The study of the history of clothing and textiles traces the availability and use of textiles and other materials and the development of technology for the making of clothing over human history. The wearing of clothing is exclusively a human characteristic and is a feature of most human societies. It is not known when humans began wearing clothes but anthropologists believe that animal skins and vegetation were adapted into coverings as protection from cold, heat and rain, especially as humans migrated to new climates; and an alternative hypothesis is that covering may have been first used for other purposes, such as magic, decoration, cult, or prestige, and later found to be practical as well. Clothing and textiles have been important in human history and reflects the materials available to a civilization as well as the technologies that had been mastered.
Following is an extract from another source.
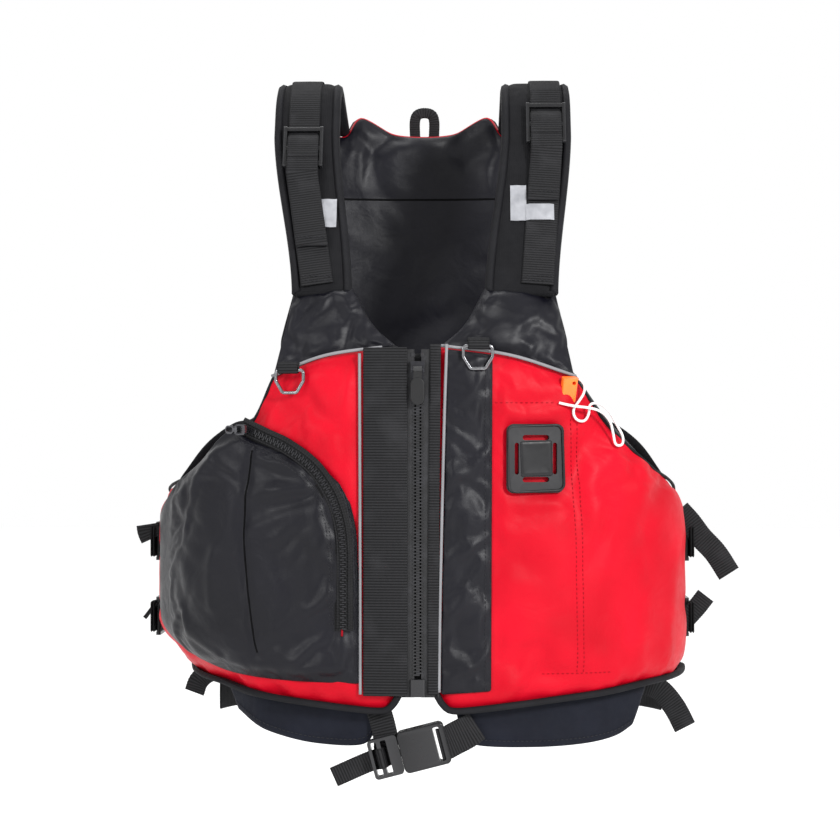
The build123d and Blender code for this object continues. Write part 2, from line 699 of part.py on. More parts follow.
def make_whistle():
    """Flat whistle with an air slot, a hollow and an eye for the cord."""
    width, depth = WHISTLE_SIZE
    plane = whistle_plane()
    face = Plane(plane.origin, x_dir=plane.x_dir, z_dir=-plane.y_dir)
    with BuildPart() as whistle:
        with BuildSketch(plane.offset(WHISTLE_LOW)):
            RectangleRounded(width, depth, 2)
        extrude(amount=WHISTLE_TOP - WHISTLE_LOW)
        with BuildSketch(plane.offset(WHISTLE_LOW)):
            Rectangle(width - 4, 2)
        extrude(amount=24, mode=Mode.SUBTRACT)
        with BuildSketch(face):
            with Locations((0, WHISTLE_LOW + 18)):
                Rectangle(width - 4, 4)
        extrude(amount=depth, mode=Mode.SUBTRACT)
        with BuildSketch(face):
            with Locations((2.6, WHISTLE_TOP - 3.4)):
                Circle(1.5)
        extrude(amount=depth, both=True, mode=Mode.SUBTRACT)
    save(whistle, "whistle")


def cord_point(x, z, proud):
    y, outward = plan_point(x)
    return Vector(x + outward[0] * proud, y + outward[1] * proud, z)


def make_whistle_cord():
    """Limp cord from the whistle's side: a small loop, a long loop and a bare end."""
    route = [cord_point(*place) for place in CORD_ROUTE]
    radii = []
    for before, corner, after in zip(route, route[1:], route[2:]):
        turn = math.radians((corner - before).get_angle(after - corner))
        shorter = min((corner - before).length, (after - corner).length)
        radii.append(0.45 * shorter / math.tan(turn / 2))
    print("whistle cord radii:", [round(radius, 1) for radius in radii])
    with BuildPart() as cord:
        with BuildLine() as path:
            FilletPolyline(*route, radius=radii)
        line = path.wires()[0]
        with BuildSketch(Plane(line @ 0, z_dir=line % 0)):
            Circle(CORD_DIAMETER / 2)
        sweep(path=line)
    expected = math.pi * (CORD_DIAMETER / 2) ** 2 * line.length
    print("whistle cord length", round(line.length, 1), "volume ratio", cord.part.volume / expected)
    save(cord, "whistle_cord")


# ---------------------------------------------------------------- back

def make_back():
    """Upper back panel with foam and lining, lower back and wings of mesh, hang loop."""
    with BuildSketch(Plane.XZ, mode=Mode.PRIVATE) as outline:
        with BuildLine():
            neckline = ThreePointArc((-56, 506), (0, 497), (56, 506))
            right = ThreePointArc((118, 495), (106, 405), (125, 318))
            left = ThreePointArc((-118, 495), (-106, 405), (-125, 318))
            Polyline(neckline @ 1, (63, 495), right @ 0)
            Polyline(neckline @ 0, (-63, 495), left @ 0)
            Polyline(right @ 1, (125, BACK_PANEL_LOW_Z), (-125, BACK_PANEL_LOW_Z), left @ 1)
        make_face()
    back_of_tray = -(FABRIC + BACK_FOAM + GAP)
    with BuildPart() as cover:
        add(layer(outline.sketch, BACK_Y, back_of_tray, 0, both_halves=True).part)
        inside = layer(shrunk(outline.sketch, FABRIC), BACK_Y, -REACH / 10, -FABRIC, both_halves=True)
        add(inside.part, mode=Mode.SUBTRACT)
        mirror(about=Plane.XZ, mode=Mode.REPLACE)
    save(cover, "back_cover")
    with BuildPart() as foam:
        core = shrunk(outline.sketch, FABRIC + GAP)
        add(layer(core, BACK_Y, back_of_tray + GAP, -FABRIC - GAP, both_halves=True).part)
        mirror(about=Plane.XZ, mode=Mode.REPLACE)
    save(foam, "back_foam")
    with BuildPart() as lining:
        low = back_of_tray - GAP - LINING
        add(layer(outline.sketch, BACK_Y, low, back_of_tray - GAP, both_halves=True).part)
        mirror(about=Plane.XZ, mode=Mode.REPLACE)
    save(lining, "back_lining")

    wing = [(126, 316), (149, 288), (170, 254), (191, 220), (203, 200), (REACH, 190), (REACH, HEM_Z)]
    mirrored = [(-x, z) for x, z in reversed(wing)]
    low_z = BACK_PANEL_LOW_Z - 1
    mesh_outline = outline_of(*wing, *mirrored, (-126, low_z), (126, low_z))
    with BuildPart() as mesh:
        add(layer(mesh_outline, BACK_Y, -3.2, -1.6, BACK_SIDE_END, both_halves=True).part)
        mirror(about=Plane.XZ, mode=Mode.REPLACE)
    save(mesh, "back_mesh")

    with BuildPart() as loop:
        with BuildSketch(Plane.XZ.offset(-(BACK_Y + 0.4))):
            with Locations((0, 505)):
                SlotOverall(44, 24, rotation=90)
                SlotOverall(30, 9, rotation=90, mode=Mode.SUBTRACT)
            with Locations((0, 483)):
                Rectangle(30, 18, mode=Mode.SUBTRACT)
        extrude(amount=-2.2)
    save(loop, "hang_loop")


# ---------------------------------------------------------------- waist buckle and webbing

def buckle_plane(height=0.0):
    """Plane of the waist buckle: x along the belt to the wearer's left, z to the front."""
    tilt = math.radians(BUCKLE_TILT)
    plane = Plane(origin=BUCKLE_CENTRE, x_dir=(math.cos(tilt), 0, math.sin(tilt)), z_dir=(0, -1, 0))
    return plane.offset(height)


def make_buckle():
    """Side-release buckle: hollow socket, ladder plug with a guide tongue, two spring arms."""
    half = BUCKLE_HALF_WIDTH
    with BuildPart() as socket:
        with BuildSketch(buckle_plane()):
            with Locations(((SOCKET_START + SOCKET_END) / 2, 0)):
                RectangleRounded(SOCKET_END - SOCKET_START, 2 * half, 4)
        extrude(amount=5.5, both=True)
        fillet(socket.edges().filter_by(GeomType.LINE).filter_by(Plane.XZ), 1.2)
        with BuildSketch(buckle_plane()):
            with Locations((SOCKET_START + 11, 0)):
                Rectangle(24, 2 * half - 5)
            with Locations((SOCKET_START + 14, 0)):
                Rectangle(13, 2 * half + 4)
        extrude(amount=3.3, both=True, mode=Mode.SUBTRACT)
        with BuildSketch(buckle_plane()):
            with Locations((21.8, 0)):
                RectangleRounded(5, 26, 1.5)
        extrude(amount=6, both=True, mode=Mode.SUBTRACT)
    save(socket, "waist_buckle_socket")

    with BuildPart() as plug:
        with BuildSketch(buckle_plane()):
            with Locations(((PLUG_END + SOCKET_START - 0.5) / 2, 0)):
                RectangleRounded(SOCKET_START - 0.5 - PLUG_END, 2 * half - 2, 3)
        extrude(amount=4.5, both=True)
        with BuildSketch(buckle_plane()):
            for along in (-26.5, -19.0):
                with Locations((along, 0)):
                    RectangleRounded(4.4, 26, 1)
        extrude(amount=6, both=True, mode=Mode.SUBTRACT)
        with BuildSketch(buckle_plane()):
            with Locations((0, 0)):
                Rectangle(20, 5)
        extrude(amount=2.4, both=True)
    save(plug, "waist_buckle_plug")

    for way, name in ((1, "waist_buckle_upper_arm"), (-1, "waist_buckle_lower_arm")):
        with BuildPart() as arm:
            with BuildSketch(buckle_plane()):
                with BuildLine():
                    Polyline(
                        (-8.1, way * 7.2), (11, way * 8.4), (11.5, way * 12.6), (7, way * 15.4),
                        (1, way * 15.6), (1, way * 11.4), (-8.1, way * 10), close=True,
                    )
                make_face()
            extrude(amount=2.6, both=True)
        save(arm, name)


def flat_piece(name, *points, depth_y, thickness=WEBBING):
    """Flat piece of webbing drawn in front view, its front face at depth_y."""
    with BuildPart() as piece:
        extrude(outline_of(*points).moved(Location((0, depth_y, 0))), amount=-thickness)
    save(piece, name)


def make_waist_webbing():
    flat_piece(
        "left_waist_webbing",
        (26.2, -3), (19.8, 21.6), (24, 28.4), (44, 28.4), (38, 8),
        depth_y=-134.0,
    )
    flat_piece(
        "right_waist_webbing",
        (-32, 25), (-16, 25), (-14, 8), (-30, -6), (-61, -23), (-66, -12), (-40, 4),
        depth_y=-127.1,
    )
    tails = {
        1: ((197, 31), (206, 32), (224, 5), (220, -5), (212, -2), (195, 20)),
        -1: ((-186, 45), (-199, 38), (-192, 20), (-183, 28)),
    }
    with BuildPart() as belt:
        belt_outline = outline_of((-REACH, 8), (REACH, 8), (REACH, 32), (-REACH, 32))
        add(layer(belt_outline, BACK_Y, -3.2, -1.6, BACK_SIDE_END, both_halves=True).part)
        mirror(about=Plane.XZ, mode=Mode.REPLACE)
        for side, points in tails.items():
            extrude(outline_of(*points).moved(Location((0, 22, 0))), amount=WEBBING)
    save(belt, "back_waist_belt")


def make_side_strap(side, level):
    """Side adjuster: anchor on the front half, lock, and the strap from the back wing."""
    name = f"{side_name(side)}_{level}_side"
    plane = side_plane(side, SIDE_STRAP_Z[level])
    make_lock(plane, f"{name}_lock")
    anchor = strip(plane, anchor_path(34))
    with BuildPart() as strap:
        add(strip(plane, tail_path(74, 22)).part)
        loose_end = outline_of(*SIDE_TAILS[side, level])
        extrude(loose_end.moved(Location((0, SIDE_TAIL_Y, 0))), amount=WEBBING)
    save(strap, f"{name}_strap")
    return anchor


def make_side_anchors(side, anchors):
    with BuildPart() as pair:
        for anchor in anchors:
            add(anchor.part)
    save(pair, f"{side_name(side)}_side_anchors")


def main():
    os.makedirs("parts", exist_ok=True)
    for side in (1, -1):
        make_front_half(side)
        make_waist_flap(side)
        make_yoke(side)
        make_shoulder_pad(side)
        make_shoulder_webbing(side)
        make_zip_chain(side)
        make_dring(side)
        make_side_anchors(side, [make_side_strap(side, level) for level in SIDE_STRAP_Z])
    make_reflectors()
    make_zip_slider()
    make_zip_pull()
    make_zip_box()
    make_zip_trim()
    make_lash_tab()
    make_pocket()
    make_whistle()
    make_whistle_cord()
    make_back()
    make_buckle()
    make_waist_webbing()


main()
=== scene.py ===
import math

import bpy
import numpy as np
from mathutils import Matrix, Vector
from mathutils.bvhtree import BVHTree


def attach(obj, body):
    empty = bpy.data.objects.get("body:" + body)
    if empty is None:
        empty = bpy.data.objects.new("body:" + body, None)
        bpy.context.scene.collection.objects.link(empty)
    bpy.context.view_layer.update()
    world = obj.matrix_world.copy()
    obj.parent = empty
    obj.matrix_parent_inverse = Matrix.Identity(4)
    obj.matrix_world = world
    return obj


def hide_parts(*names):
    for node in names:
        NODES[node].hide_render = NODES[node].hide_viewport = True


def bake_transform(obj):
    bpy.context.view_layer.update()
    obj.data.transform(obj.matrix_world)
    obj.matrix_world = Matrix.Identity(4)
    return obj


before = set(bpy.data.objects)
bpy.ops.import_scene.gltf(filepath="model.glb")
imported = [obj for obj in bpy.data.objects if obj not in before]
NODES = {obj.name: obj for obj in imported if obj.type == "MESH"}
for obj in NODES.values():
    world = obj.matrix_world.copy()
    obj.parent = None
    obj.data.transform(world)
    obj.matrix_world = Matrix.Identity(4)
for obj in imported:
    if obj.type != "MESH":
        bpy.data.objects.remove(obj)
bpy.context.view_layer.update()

# Lengths are millimetres, as in the CAD model; a piece is scaled to metres when it is made.
# +Z is up, -Y is the front, +X is the wearer's left.
MM = 0.001

# Plan curve of the outer fabric: a shallow arc over the chest, then a tight arc round the side
FACE_R = 380.0
SIDE_R = 125.0
FRONT_Y = -135.0
BACK_Y = 130.0
TURN = math.radians(20)
TURN_S = FACE_R * TURN
SPREAD = FACE_R - SIDE_R
FRONT_END_S = TURN_S + SIDE_R * math.radians(71.5)
WING_END_S = TURN_S + SIDE_R * math.radians(46)

# Levels and corners of the front halves, wearer's left and right
HEM_Z = 34.0
YOKE_LOW_Z = 282.0
STRAP_BASE_Z = 352.0
SEAM_END = {1: (120.0, 283.0), -1: (112.0, 283.0)}
ARMHOLE_MID = {1: (150.0, 244.0), -1: (134.0, 243.0)}
ARMHOLE_LOW = {1: (190.0, 210.0), -1: (186.0, 205.0)}
SIDE_TOP_Z = 190.0
HEM_TAPER = {1: 0.0, -1: 0.15}
PANEL_DEPTH = 30.5
EDGE_DROP = 6.0

# Shoulder straps in side view: two straight runs joined by an arc over the shoulder
SLOPE = math.radians(65)
BACK_FALL = math.radians(-13)
SHOULDER_Y = 16.0
SHOULDER_Z = 476.0
SHOULDER_R = 51.0
PAD_THICKNESS = 12.0
STRAP_RUN = (SHOULDER_Z + SHOULDER_R * math.cos(SLOPE) - STRAP_BASE_Z) / math.sin(SLOPE)
STRAP_ARC = SHOULDER_R * (SLOPE - BACK_FALL)
STRAP_END_T = STRAP_RUN + STRAP_ARC + 86

# Webbing and hardware
WEBBING_WIDTH = 25.0
WEBBING = 1.6
RIB_PITCH = 2.1
STRAP_X = {1: 100.0, -1: 93.0}
STRAP_FOOT_X = {1: (52.0, 106.0), -1: (53.0, 97.0)}
STRAP_FULL_X = {1: (66.0, 119.0), -1: (66.0, 116.0)}
WEBBING_FOOT_X = {1: 91.0, -1: 78.0}
SHOULDER_LOCK_Z = {1: 471.0, -1: 451.0}
SHOULDER_TAIL = {1: 56.0, -1: 75.0}
SIDE_STRAP_X = 214.0
SIDE_LOCK_Y = 16.0
SIDE_LOCK_Z = {"upper": 150.0, "lower": 88.0}
RING_PLACES = {1: (45.0, 305.5), -1: (-97.0, 287.5)}
RING_PROUD = 4.7
BUCKLE = Vector((-5.0, -133.0, 2.0))
BUCKLE_TILT = math.radians(14.5)
LASH_X = 88.0
LASH_Z = 221.0

# Seams, as front-view (x, z) points: the yoke seam up to SEAM_END, and the sewn rows on the left front
# with the depth and width of the groove that each one pulls
YOKE_SEAM = ((17, 305.5), (70, 298.5))
LEFT_GROOVES = (
    (((116, 250), (120, 170), (123, 60)), 2.0, 5.0),
    (((59, 263), (101, 263)), 1.2, 3.5),
    (((95, 58), (144, 58)), 1.0, 3.5),
)
DOUBLE_SEAM = ((115.5, 250), (117.5, 170), (119.5, 60))
GUSSET_SPREAD = {1: 11.0, -1: 7.0}
GUSSET_LOW_Z = {1: 180.0, -1: 232.0}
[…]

The social significance of the finished product reflects their culture.
Textiles can be felt or spun fibers made into yarn and subsequently netted, looped, knit or woven to make fabrics, which appeared in the Middle East during the late stone age. From the ancient times to the present day, methods of textile production have continually evolved, and the choices of textiles available have influenced how people carried their possessions, clothed themselves, and decorated their surroundings.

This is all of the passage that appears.